ABSTRACT

In writing this rejoinder to the commentaries by Barbara Bowman, Jay Belsky, and Ron Haskins I am glad to have the opportunity to clarify, expand on my lead chapter and to acknowledge the contributions of my colleagues. I think that Bowman is absolutely correct to suggest that we reconceptualize the results of much of our research on child care as demonstrating the effects of day care on children's learning rather than on children's development. I wish I had thought of this way of putting it myself. I was trying to make a similar point when I noted that the observed effects of day care on preschool children are not permanent. It would have strengthened the point to have suggested at the same time that because the effects are not permanent, they might be better thought of as effects on children's performance rather than on their competence, as effects on learning rather than on development. I make a similar point in suggesting that day care speeds up children's development rather than changing it in a basic way.
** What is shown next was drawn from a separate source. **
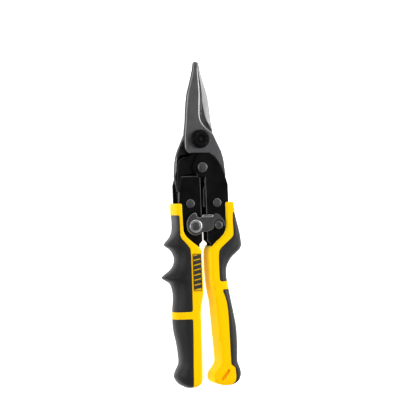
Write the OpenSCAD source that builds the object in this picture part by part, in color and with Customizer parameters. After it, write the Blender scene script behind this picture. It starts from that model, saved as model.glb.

All children learn their letters; it's just that children in day-care programs do it earlier. All children are eventually able to leave their mother's side to explore a new environment, but children in day care do it at younger ages. All children get over their inhibition with strangers; day-care children just do it faster. All children learn to cooperate with their peers; day-care children learn it sooner. Day-care children enter the world outside the home when they are very young, and their experiences in that outside world lead to their learning these skills. To reinforce Bowman's argument, more than simply learning new skills, they learn a different culture: a culture of interacting with groups of people, dealing with newcomers who have appeared and without friends who have disappeared, figuring out institutional rules, achieving academic success, and making decisions about what to do without Mother's advice. It is a culture into which children who stay home during the preschool years are not integrated until they get to school. It is a culture that is as different from the culture of being at home with mother as the American culture is different from the Mexican, the French from the English. I appreciate Bowman's bringing to our discussion these concepts of culture and learning; they offer a useful prism through which to view day-care effects.